When choosing a whistleblower lawyer, consider Phillips & Cohen which has represented whistleblowers in qui tam and other government whistleblower reward programs for over 30 years.  We are the most successful whistleblower law firm, with more than $13 billion in recoveries from our cases.   

If you know of wrongdoing or fraud by your employer or another entity, you can take steps to stop it. Talk to experienced whistleblower lawyers and contact us for a free, confidential review of your matter.

Crypto Fraud & Whistleblower FAQs

What evidence should I gather before reporting crypto fraud?

Gather all relevant communications (emails, messages), transaction records, account statements, and any digital footprints that indicate fraudulent activity. Detailed records of dates, amounts, and parties involved will strengthen your case.

What if I only have suspicions and no concrete evidence of crypto fraud?

Report your suspicions with as much detail as possible. Regulatory bodies and investigators can use your information as a starting point for a deeper investigation. It’s important to come forward even if you feel your evidence is not conclusive.
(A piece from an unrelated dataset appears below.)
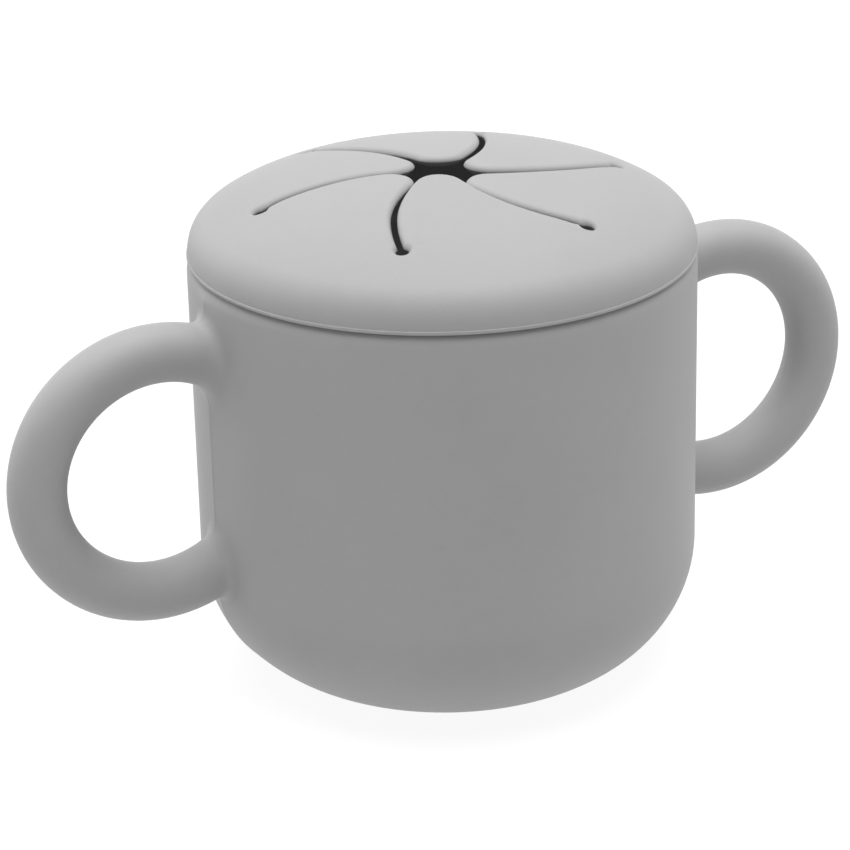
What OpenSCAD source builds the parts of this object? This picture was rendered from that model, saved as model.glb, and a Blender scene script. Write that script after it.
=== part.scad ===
// Toddler snack container: a straight-sided silicone cup with a ring handle moulded on each
// side, and a domed lid that plugs into its mouth. Pinwheel slits cut the middle of the lid into
// soft flaps that a small hand pushes down and that close behind it.
// +Z is up, the origin is the middle of the base, and the handles lie along X.

/* [Cup] */
// Outside diameter of the cup and of the lid
cup_d = 82; // [70:0.5:100]
// Height of the rim above the base
cup_h = 71.2; // [60:0.1:100]
// Thickness of the wall
wall = 2.4; // [1.8:0.1:3.5]
// Thickness of the floor
floor_t = 3; // [1.5:0.1:6]
// Radius that rounds the wall into the base
base_round = 21.5; // [10:0.5:26]
// Radius that softens the outer edge of the rim
rim_round = 1.3; // [0.4:0.1:1.6]

/* [Handles] */
// Thickness of a handle's round bar
bar_d = 9.3; // [6:0.1:12]
// Radius of the handle's ring, to the middle of the bar
ring_r = 20; // [15:0.5:24]
// How far the ring's centre stands out from the wall
ring_out = 9.9; // [6:0.1:11]
// How far the ring's centre lies below the rim
ring_drop = 28.8; // [25:0.1:35]

/* [Lid] */
// Radius that softens the lid's lowest edge, just above the seam
lip_round = 0.6; // [0.3:0.1:1.2]
// Radius of the arc that turns up the lid's side
edge_round = 7.1; // [5:0.1:10]
// Angle that the side arc turns through
edge_turn = 58.4; // [50:0.1:65]
// Radius of the flatter arc over the shoulder
shoulder_round = 32.2; // [24:0.1:40]
// Angle where the shoulder passes into the crown
shoulder_turn = 82; // [79:0.5:84]
// Thickness of the lid's shell
lid_wall = 2.2; // [1.8:0.1:3]
// Depth of the plug that goes into the cup
plug_depth = 8; // [5:0.5:12]
// Thickness of the plug
plug_t = 2; // [1.4:0.1:3]
// Gap between the plug and the bore of the cup
plug_gap = 0.4; // [0.25:0.05:0.7]
// Clearance that the sealing ribs leave to the bore
rib_gap = 0.06; // [0.03:0.01:0.1]
// Radius of a sealing rib's round section
rib_r = 0.9; // [0.8:0.1:1.4]
// Depth of the upper sealing rib below the seam
rib_depth = 2.4; // [1.5:0.1:3]
// Distance between the two sealing ribs
rib_pitch = 3; // [2:0.1:4]

/* [Flaps] */
// Thickness of a flap
flap_t = 1.6; // [1.2:0.1:2]
// Width of a slit
slit_w = 1; // [0.6:0.1:1.4]
// Radius of the arc that each slit follows out of the lid's centre
slit_arc_r = 35.5; // [28:0.5:60]
// Distance from the lid's centre to the end of a slit
slit_reach = 30; // [26:0.5:31]
// Bearing of the first slit's end, turning from +X towards +Y
slit_bearing = 172.5; // [0:0.5:360]
// Diameter of the round hole that ends a slit
end_hole_d = 2.3; // [1.6:0.1:3]
// Radius of a flap's rounded tip
tip_round = 3.8; // [2.5:0.1:4.5]
// Clearance between a flap's root and the lid around it
hinge_gap = 0.1; // [0.06:0.01:0.2]

/* [Hidden] */
$fn = 96;

silicone_colour = [0.60, 0.60, 0.60];
flap_colour = [0.66, 0.66, 0.66];

// How far a cutter runs past what it cuts
past = 1;

// Cup
cup_r = cup_d / 2;
bore_r = cup_r - wall;
ring_z = cup_h - ring_drop;
ring_x = cup_r + ring_out;
bar_r = bar_d / 2;
// The bar runs on inside the wall far enough for its whole end to be cut off by the wall
root_share = 0.8;
root_sink = root_share * bar_r;
root_turn = acos(-(ring_out + root_sink) / ring_r);

// Dome: the centres of its three tangent arcs, above the seam
function polar(r, a) = [r * cos(a), r * sin(a)];
edge_c = [cup_r - edge_round, lip_round];
shoulder_c = edge_c - polar(shoulder_round - edge_round, edge_turn);
crown_back = shoulder_c[0] / cos(shoulder_turn);
crown_r = shoulder_round + crown_back;
crown_c = shoulder_c - polar(crown_back, shoulder_turn);
// Height of the dome's outside above the seam, on the crown and on the shoulder
function dome_z(r) = r < crown_c[0] + crown_r * cos(shoulder_turn)
    ? crown_c[1] + sqrt(crown_r * crown_r - r * r)
    : shoulder_c[1] + sqrt(pow(shoulder_round, 2) - pow(r - shoulder_c[0], 2));
dome_top = dome_z(0);
// Depth of every cutter that goes right through the dome
cut_h = dome_top + 2 * past;

// Plug
plug_r = bore_r - plug_gap;
plug_in_r = plug_r - plug_t;
plug_lead = plug_t / 2;

// Flaps
flap_count = 6;
flap_step = 360 / flap_count;
hole_r = end_hole_d / 2;
// The thin middle of the lid reaches just past the ends of the slits
thin_margin = 1;
thin_r = slit_reach + hole_r + thin_margin;
// Each slit follows a circle through the lid's centre: bearing of that circle's own centre
slit_centre_bearing = slit_bearing + 90 - asin(slit_reach / (2 * slit_arc_r));
slit_a = polar(slit_arc_r, slit_centre_bearing);
slit_b = polar(slit_arc_r, slit_centre_bearing + flap_step);
end_a = polar(slit_reach, slit_bearing);
end_b = polar(slit_reach, slit_bearing + flap_step);
// A flap's edges lie half a slit inside the first circle and half a slit outside the second
inner_edge_r = slit_arc_r - slit_w / 2;
outer_edge_r = slit_arc_r + slit_w / 2;
// The tip is a disc that touches both edges: its centre is where two shifted circles cross
tip_to_a = inner_edge_r - tip_round;
tip_to_b = outer_edge_r + tip_round;
centres_apart = norm(slit_b - slit_a);
centres_dir = (slit_b - slit_a) / centres_apart;
tip_along = (pow(tip_to_a, 2) - pow(tip_to_b, 2) + pow(centres_apart, 2)) / (2 * centres_apart);
tip_aside = sqrt(pow(tip_to_a, 2) - pow(tip_along, 2));
tip_c = slit_a + tip_along * centres_dir + tip_aside * [-centres_dir[1], centres_dir[0]];

// Hinge line of a flap: the straight line between the ends of its two slits
hinge_bearing = slit_bearing + flap_step / 2;
hinge_x = slit_reach * cos(flap_step / 2);
hinge_half = slit_reach * sin(flap_step / 2) - hole_r;
// The dome falls from the middle of the hinge line to its ends, and the root reaches over all of it
hinge_fall = dome_z(hinge_x) - dome_z(slit_reach);
hinge_z = cup_h + (dome_z(hinge_x) + dome_z(slit_reach) - flap_t) / 2;
hinge_r = flap_t / 2 + hinge_fall;
groove_r = hinge_r + hinge_gap;
// Steps along a flap's edge and round its tip
edge_steps = 14;
tip_steps = 16;

function bearing_of(v) = atan2(v[1], v[0]);
// Signed turn from one bearing to another, the short way round
function turn(from, to) = let (d = (to - from) % 360) d > 180 ? d - 360 : d < -180 ? d + 360 : d;
function arc_points(c, r, from, sweep, steps) = [for (i = [0:steps]) c + polar(r, from + sweep * i / steps)];

// A point given by its distance out along a flap's hinge bearing and its distance along the hinge line
function from_hinge(out, along) = polar(out, hinge_bearing) + polar(along, hinge_bearing + 90);
// Points of one edge of a flap, from the end of its slit in to the rounded tip
function edge_points(c, r, slit_end) =
    let (start = bearing_of(slit_end - c))
    arc_points(c, r, start, turn(start, bearing_of(tip_c - c)), edge_steps);
function reversed(list) = [for (i = [len(list) - 1:-1:0]) list[i]];
// Outline of a flap: its root strip, up one edge, round the tip and back down the other edge
function flap_points() =
    let (
        from_a = bearing_of(tip_c - slit_a),
        to_b = bearing_of(slit_b - tip_c),
        sweep = turn(from_a, to_b),
        tip = arc_points(tip_c, tip_round, from_a, sweep < 0 ? sweep : sweep - 360, tip_steps)
    )
    concat(
        [from_hinge(hinge_x + hinge_r, -hinge_half), from_hinge(hinge_x, -hinge_half)],
        edge_points(slit_a, inner_edge_r, end_a),
        [for (i = [1:tip_steps - 1]) tip[i]],
        reversed(edge_points(slit_b, outer_edge_r, end_b)),
        [from_hinge(hinge_x, hinge_half), from_hinge(hinge_x + hinge_r, hinge_half)]
    );

// Slice of a disc between two bearings, as seen from its centre
module pie(c, r, from, to) {
    intersection() {
        translate(c) circle(r);
        translate(c) polygon([[0, 0], polar(2 * r, from), polar(2 * r, to)]);
    }
}

// Half outline of the dome, every arc drawn in by inset, from the height foot upwards
module dome_half(inset, foot) {
    intersection() {
        translate([0, foot]) square([cup_r, dome_top - foot + past]);
        union() {
            translate([0, foot]) square([cup_r - inset, lip_round - foot]);
            pie(edge_c, edge_round - inset, 0, edge_turn);
            pie(shoulder_c, shoulder_round - inset, edge_turn, shoulder_turn);
            pie(crown_c, crown_r - inset, shoulder_turn, 90);
        }
    }
}

// Half outline of the cup, drawn in by inset, with its foot at height foot
module cup_half(inset, foot, top) {
    side = cup_r - inset;
    translate([0, base_round]) square([side, top - base_round]);
    translate([0, foot]) square([cup_r - base_round, base_round - foot]);
    intersection() {
        translate([cup_r - base_round, base_round]) circle(base_round - inset);
        translate([cup_r - base_round, foot]) square([base_round, base_round - foot]);
    }
}

module cup_solid() {
    rotate_extrude() {
        difference() {
            cup_half(0, 0, cup_h);
            rim_corner();
        }
    }
}

// What the rounding takes off the rim's outer edge
module rim_corner() {
    difference() {
        translate([cup_r - rim_round, cup_h - rim_round]) square(rim_round + past);
        translate([cup_r - rim_round, cup_h - rim_round]) circle(rim_round);
    }
}

// The cup stands on its flat base, and its wall is turned in one piece with the floor
module cup() {
    color(silicone_colour)
    rotate_extrude() {
        difference() {
            cup_half(0, 0, cup_h);
            rim_corner();
            intersection() {
                cup_half(wall, 0, cup_h + past);
                translate([0, floor_t]) square([cup_r, cup_h]);
            }
        }
    }
}

// Round bar bent into an open ring, cut to the cup's outside at both roots
module handle_bar() {
    difference() {
        translate([ring_x, 0, ring_z])
            rotate([90, 0, 0])
                rotate([0, 0, -root_turn])
                    rotate_extrude(angle = 2 * root_turn)
                        translate([ring_r, 0]) circle(bar_r);
        cup_solid();
    }
}

module handle_right() {
    color(silicone_colour) handle_bar();
}

module handle_left() {
    color(silicone_colour) rotate([0, 0, 180]) handle_bar();
}

// The lid's shell with its plug: the flaps' field and the end holes are cut out of it
module lid_ring() {
    color(silicone_colour)
    translate([0, 0, cup_h])
    difference() {
        rotate_extrude() lid_half();
        rotate([0, 0, slit_bearing]) {
            cylinder(h = cut_h, r = slit_reach, $fn = flap_count);
            for (i = [0:flap_count - 1])
                rotate([0, 0, i * flap_step]) translate([slit_reach, 0, 0]) cylinder(h = cut_h, r = hole_r);
        }
        for (i = [0:flap_count - 1])
            rotate([0, 0, hinge_bearing + i * flap_step])
                hinge_rod(groove_r, hinge_half + hinge_gap, hinge_z - cup_h);
    }
}

module lid_half() {
    difference() {
        union() {
            dome_half(0, 0);
            translate([plug_in_r, 0]) mirror([0, 1]) plug_section();
        }
        intersection() {
            dome_half(lid_wall, -past);
            translate([0, -past]) square([plug_in_r, cut_h + past]);
        }
        intersection() {
            dome_half(flap_t, -past);
            translate([0, -past]) square([thin_r, cut_h + past]);
        }
        difference() {
            translate([cup_r - lip_round, -past]) square([lip_round + past, lip_round + past]);
            translate([cup_r - lip_round, lip_round]) circle(lip_round);
        }
    }
}

// Section of the plug, pointing up: a wall with a lead-in at its end and two round sealing ribs
module plug_section() {
    translate([0, -lip_round])
        square([plug_t, plug_depth + lip_round - plug_lead]);
    translate([0, plug_depth - plug_lead])
        polygon([[0, 0], [plug_t, 0], [plug_t - plug_lead, plug_lead], [0, plug_lead]]);
    for (i = [0:1])
        intersection() {
            translate([plug_t + plug_gap - rib_gap - rib_r, rib_depth + i * rib_pitch]) circle(rib_r);
            translate([plug_t / 2, 0]) square([plug_t, plug_depth]);
        }
}

// Round rod along a flap's hinge line, at a height z and of a given half length
module hinge_rod(r, half, z) {
    translate([hinge_x, 0, z]) rotate([90, 0, 0]) cylinder(h = 2 * half, r = r, center = true);
}

// One flap: the thin crown inside its outline, with a root rounded about the hinge line
module flap(number) {
    color(flap_colour)
    rotate([0, 0, (number - 1) * flap_step])
    difference() {
        intersection() {
            translate([0, 0, cup_h])
                rotate_extrude()
                    difference() {
                        dome_half(0, 0);
                        dome_half(flap_t, -past);
                        translate([thin_r, -past]) square([cup_r, cut_h + past]);
                    }
            translate([0, 0, cup_h]) linear_extrude(cut_h) flap_outline();
        }
        rotate([0, 0, hinge_bearing])
            difference() {
                translate([hinge_x, -slit_reach, cup_h]) cube([2 * hinge_r, 2 * slit_reach, cut_h]);
                hinge_rod(hinge_r, slit_reach, hinge_z);
            }
    }
}

// The flap seen from above, with the bites that the two end holes take out of its root
module flap_outline() {
    difference() {
        polygon(flap_points());
        translate(end_a) circle(hole_r);
        translate(end_b) circle(hole_r);
    }
}

cup();
handle_left();
handle_right();
lid_ring();
flap(1);  // flap_1
flap(2);  // flap_2
flap(3);  // flap_3
flap(4);  // flap_4
flap(5);  // flap_5
flap(6);  // flap_6
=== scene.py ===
"""Toddler snack container: a silicone cup with two ring handles and a domed lid with pinwheel
flaps.

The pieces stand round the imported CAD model, which gives their bodies and joints. Sizes are
written in millimetres and become metres where a mesh is made. +Z is up, the middle of the cup's
base is the origin, and the handles lie along X.
"""
import math

import bmesh
import bpy
import numpy as np
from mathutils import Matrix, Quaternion, Vector


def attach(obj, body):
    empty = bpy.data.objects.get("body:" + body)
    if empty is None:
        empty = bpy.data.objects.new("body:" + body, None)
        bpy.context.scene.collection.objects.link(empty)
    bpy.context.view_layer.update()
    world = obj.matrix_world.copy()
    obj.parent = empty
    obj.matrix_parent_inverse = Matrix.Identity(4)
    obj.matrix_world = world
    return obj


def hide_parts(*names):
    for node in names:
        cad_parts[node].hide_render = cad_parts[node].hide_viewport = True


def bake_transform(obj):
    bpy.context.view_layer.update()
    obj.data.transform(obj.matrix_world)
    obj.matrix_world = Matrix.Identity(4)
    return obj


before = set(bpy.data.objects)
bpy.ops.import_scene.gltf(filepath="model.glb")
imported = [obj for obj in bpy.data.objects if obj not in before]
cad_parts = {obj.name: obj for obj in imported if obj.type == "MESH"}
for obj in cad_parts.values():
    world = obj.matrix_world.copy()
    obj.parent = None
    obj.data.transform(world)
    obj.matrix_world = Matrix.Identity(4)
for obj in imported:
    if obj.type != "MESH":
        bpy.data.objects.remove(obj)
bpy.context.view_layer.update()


# ------------------------------------------------------------------------------------------------
# The cup: one moulding of soft, opaque grey silicone, floor and wall together, pressed in a mould
# of two halves that meet in the plane of the handles. The handles grow out of its wall, and its
# rim is rounded where the lid sits down on it.
MM = 0.001
CUP_R, CUP_H = 41.0, 71.2
WALL, FLOOR = 2.4, 3.0
BASE_ROUND = 21.5
RIM_IN, RIM_DOWN, RIM_INNER = 1.3, 2.2, 0.3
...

Can I report crypto fraud that occurred internationally?

Yes, you can report international crypto fraud. Many regulatory bodies have mechanisms for dealing with cross-border fraud, and crypto assets often fall under the scrutiny of multiple jurisdictions.

How long does the process of investigating and addressing crypto fraud typically take?

The process can vary greatly, ranging from several months to a few years, depending on the complexity of the fraud, the jurisdictions involved, and the efficiency of the investigative bodies. Patience is key, as thorough investigations take time to gather sufficient evidence for legal action.

Remember, reporting crypto fraud is a significant step in combating illegal activities in the digital finance world. Your actions not only help in potentially recovering lost assets but also protect others from falling victim to similar schemes.